A 55-year-old man in Punjab, India, committed suicide by consuming poison after he was allegedly duped of Rs. 30 lakh by his NRI relatives. Ranjit Singh was a resident of Kapure village and had given money to his relatives, who allegedly promised to take him and his family to Canada.
Singh was rushed to a hospital at Moga on Dec. 26, from where he was taken to the DMC hospital at Ludhiana. He was declared dead there.
The police in Moga district have booked the NRI couple — Inderjit Singh and Charanjit Kaur — under Sections 306, 420 and 406 of the IPC. The police also filed charges against three Indian residents — Harjinder Singh and Parmjit Kaur of Kapure village and Bachan Singh of Didarewala village – for allegedly working with the couple. Investigation in the matter is going on.
“In 2013, the couple lured my husband by promising to send our family to Canada on a family visa,” Kulwinder Kaur, the wife of the deceased, told the police, according to the Tribune. “We gave our passports and Rs 30 lakh in a few installments to them. However, during these years Inderjit neither fulfilled his promise to take us to Canada nor did he return the money, passports and other documents.”
Kaur claimed that the three others who were named wanted initially to mediate between them for a compromise but later joined hands with the Canadian duo. The incident affected the deceased severely and he was in depression for several months before he committed suicide.
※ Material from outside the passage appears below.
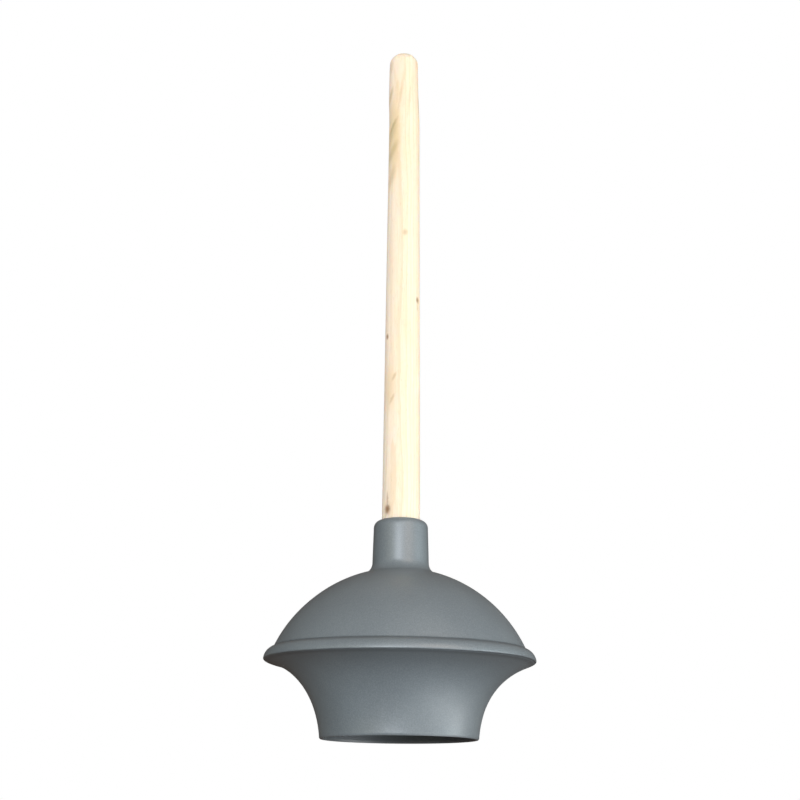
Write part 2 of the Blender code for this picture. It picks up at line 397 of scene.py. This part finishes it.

In another incident of fraud in the state, two Indians allegedly defrauded a United States-based NRI by transferring his property to their name. One of the accused impersonated as the NRI and gave power of attorney to the other accused, Tarandeep Singh, in Ludhiana, Punjab. They were charged under sections 419, 420, 120B, 465, 467, 468 and 471 of the IPC. The fraud was discovered when the NRI visited Punjab.